The power of the elbow

Here’s why I like using the elbow as a massage tool:

  1. The elbow is versatile. From pointy sharp for laser-like precision, to round and broad like a lacrosse ball, the elbow can unlock the trickiest bundles of connective tissue and open up the smallest pressure points. Its 180-degree range of motion combined with its location close to the trunk of the body allow the therapist to use different angles and bodyweight to create just the right amount of pressure.

  2. The elbow is strong. While shiatsu is known for its thumb pressure, the reality is that strong pressure cannot be safely sustained by the therapist’s thumbs for more than a few seconds. The benefits of ischemic compression start to take place after about twenty seconds, and certain points need to be held for two minutes or even longer. The elbow is a safe way for the therapist to use bodyweight to achieve deep pressure over a prolonged period.

  3. The elbow is steady. If you add more than medium pressure to the thumbs, they start to shake, since weight is being channeled through the carpal bones of the wrists into the small saddle joint and hinge joint of the thumbs. Not only does this put too much pressure on these delicate joints, the experience for the receiver will be one of instability and maybe even stress. With concentration, the elbow can become as still as a Buddhist temple and as stealthful as a tightrope walker, giving the receiver’s nervous system the chance to relax deeply and accept the pressure.

  4. The elbow is round. Even the pointiest part of the elbow has a bit of softness to it, allowing it to penetrate the upper layers of connective tissue without causing any puncture, bruising or bleeding. The pointy part of the elbow can be used to induce a twitch effect in the muscle, similar to dry needling, without any need for needles, cotton swabs or hazardous waste. The broader surface of the elbow can penetrate slowly into deeper layers of tissue to dislodge stagnant chi, without any of the trademark bruising associated with cupping.

  5. The elbow is sensitive. Rather than employing a piece of bamboo or a plastic tool to really “dig in”, the therapist’s elbow senses subtle changes in the receiver’s tissue. This interchange and flow of information between the giver and receiver allows for the subtle reorientation of pressure being applied, and lets the giver’s body know once the energy has shifted and it’s time to move on.

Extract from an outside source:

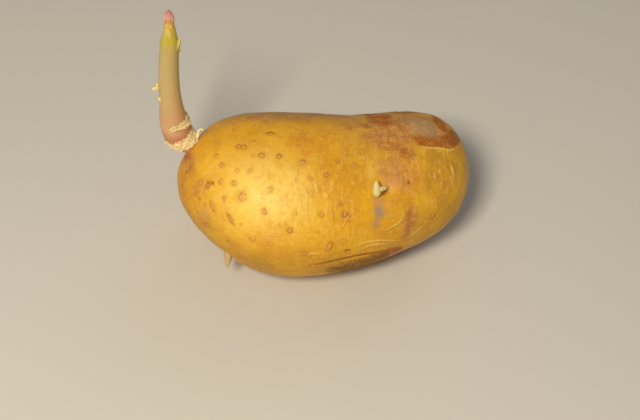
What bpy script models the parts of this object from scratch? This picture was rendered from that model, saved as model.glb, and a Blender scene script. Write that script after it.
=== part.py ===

The elbow sometimes gets a bad rap in massage circles as being crude or painful. Maybe that’s because it’s been used too many times in slip-and-slide, fast and hard deep tissue massages — the kind that give people bruises. Especially with oil, care needs to be taken to ensure that the elbow doesn’t glide too hard or too fast into deep tissues.

With compassion, patience and attention to angle, the true potential of the elbow shines through. It provides precise, stable, sensitive pressure that heals.